Bad news for taxi drivers: a court has just ruled that Uber drivers are not in fact involved in criminal activity, striking down charges pressed against 33 Uber drivers by a Taxi Renters’ Union, which represents taxi drivers who do not own their own vehicle.
“The company does not incur in any crime [nor] complicate transport [in the City.] There may be administrative infringements and traffic offenses, but nor crimes,” said City Judge Alberto Zelaya in his ruling, adding that despite the number of Uber drivers being charged, they did not affect the “normal transit in the city of Buenos Aires” to warrant a legal ban. Ultimately, the Uber drivers are involved in a “legal commercial activity,” Zelaya wrote.

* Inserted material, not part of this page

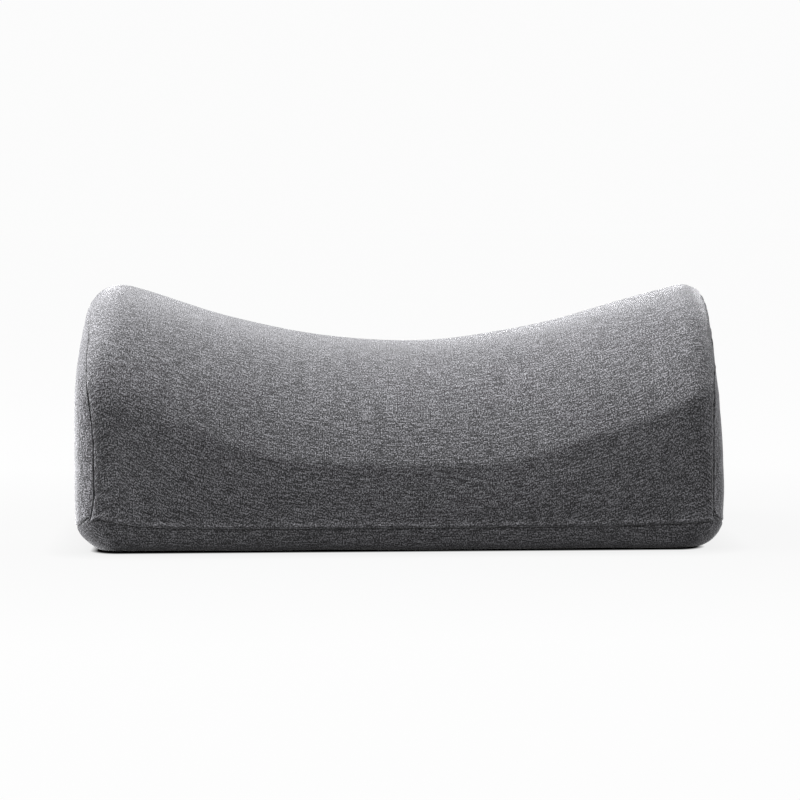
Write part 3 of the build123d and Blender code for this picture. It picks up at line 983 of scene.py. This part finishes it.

Since Uber was launched in Argentina this year, taxi drivers have held demonstrations and even gone on “hunts” for Ubers. The City of Buenos Aires government has been adamantly against Uber from the start and considers the service to be illegal. Police and traffic cops perform random checks on Uber vehicles and local credit cards are blocked from processing Uber payments (although Argentines have found ways around the restrictions).
“Beyond the unrest that Uber’s appearance has wrought, the concrete and real [issue] is that porteños’ (Buenos Aires local residents’) lives have not been affected by an alteration in the regularity nor the efficiency of public [or private] transport [due to Uber],” continued the ruling.
“Everything seems to revolve around the unahppiness of the plaintiffs in the appearance of a new competitor,” adds the ruling. “However, everything also indicates that this criminal court is not the appropriate location to resolve this conflict.”
The law firm representing the taxi union has already appealed Zelaya’s ruling. So this is far from the end of the taxis vs. Uber saga.